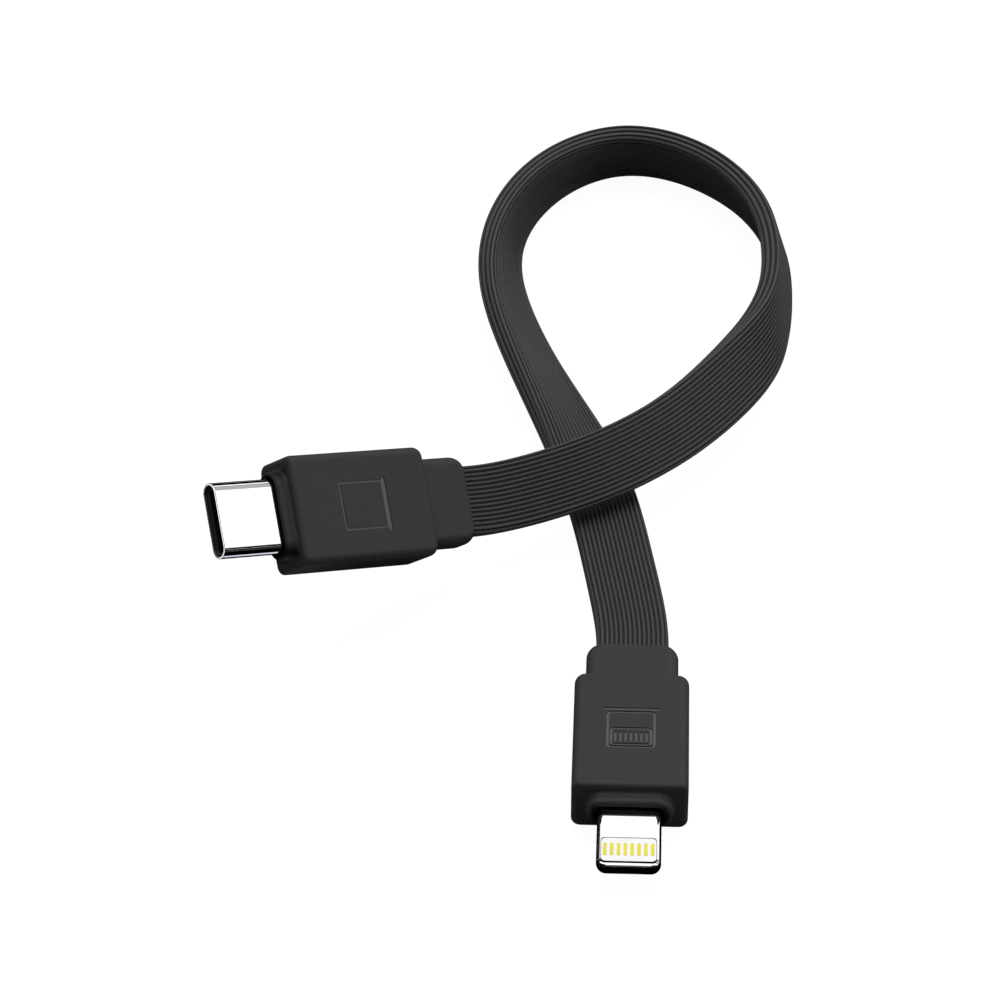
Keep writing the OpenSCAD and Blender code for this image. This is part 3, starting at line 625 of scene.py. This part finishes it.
# %% Blade
BLADE_X0, BLADE_X1 = 20.1, FACE_X + 8.3
PANEL_X1 = BLADE_X1 - 0.4
PANEL_X0 = PANEL_X1 - 3.8
WINDOW_W, OVERLAP = 5.8, 0.01
blade_r, nose_r, nose_plan_r = 0.68, 0.55, 1.1
blade = skin("blade_plug_blade", [(BLADE_X0, BLADE_W/2, BLADE_T/2, blade_r)]
             + closed_end(BLADE_X1, -1, BLADE_W, BLADE_T, nose_plan_r, nose_r, blade_r, 14))
bpy.ops.object.mode_set(mode="EDIT")
bpy.ops.mesh.select_all(action="SELECT")
bpy.ops.mesh.fill_holes(sides=0)
bpy.ops.mesh.select_all(action="SELECT")
bpy.ops.mesh.normals_make_consistent(inside=False)
combine(blade, add_block("flange", BLADE_X0, BLADE_X0 + 0.8, 7.9, 2.3), "UNION")
combine(blade, add_block("channel", BLADE_X0 - 0.6, PANEL_X0 + OVERLAP, 5.4, 0.6), "DIFFERENCE")
window = add_block("window", PANEL_X0, PANEL_X1, WINDOW_W, 3)
round_edges(window, is_upright, 0.45, 6)
combine(blade, window, "DIFFERENCE")
settle(blade, "blade", "bright_shell", "blade_frame")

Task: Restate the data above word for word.

Response:
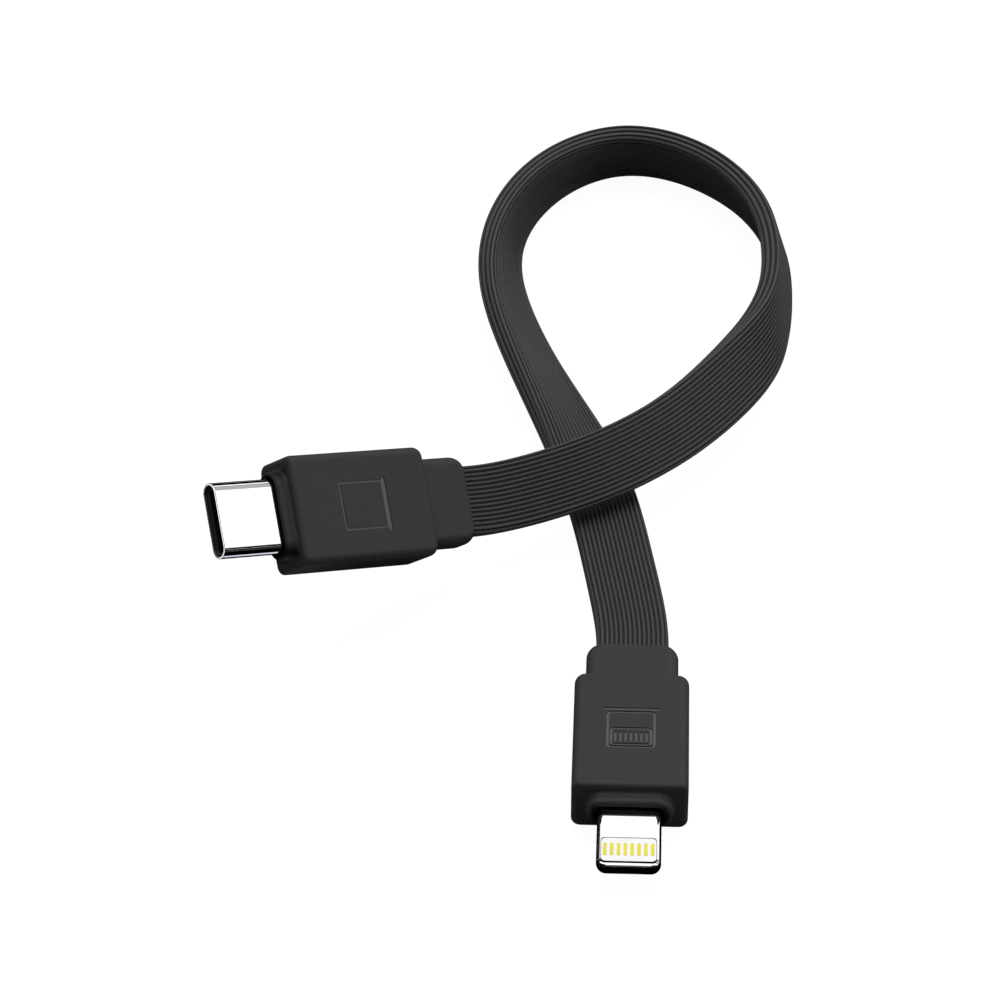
Keep writing the OpenSCAD and Blender code for this image. This is part 3, starting at line 625 of scene.py. This part finishes it.
# %% Blade
BLADE_X0, BLADE_X1 = 20.1, FACE_X + 8.3
PANEL_X1 = BLADE_X1 - 0.4
PANEL_X0 = PANEL_X1 - 3.8
WINDOW_W, OVERLAP = 5.8, 0.01
blade_r, nose_r, nose_plan_r = 0.68, 0.55, 1.1
blade = skin("blade_plug_blade", [(BLADE_X0, BLADE_W/2, BLADE_T/2, blade_r)]
             + closed_end(BLADE_X1, -1, BLADE_W, BLADE_T, nose_plan_r, nose_r, blade_r, 14))
bpy.ops.object.mode_set(mode="EDIT")
bpy.ops.mesh.select_all(action="SELECT")
bpy.ops.mesh.fill_holes(sides=0)
bpy.ops.mesh.select_all(action="SELECT")
bpy.ops.mesh.normals_make_consistent(inside=False)
combine(blade, add_block("flange", BLADE_X0, BLADE_X0 + 0.8, 7.9, 2.3), "UNION")
combine(blade, add_block("channel", BLADE_X0 - 0.6, PANEL_X0 + OVERLAP, 5.4, 0.6), "DIFFERENCE")
window = add_block("window", PANEL_X0, PANEL_X1, WINDOW_W, 3)
round_edges(window, is_upright, 0.45, 6)
combine(blade, window, "DIFFERENCE")
settle(blade, "blade", "bright_shell", "blade_frame")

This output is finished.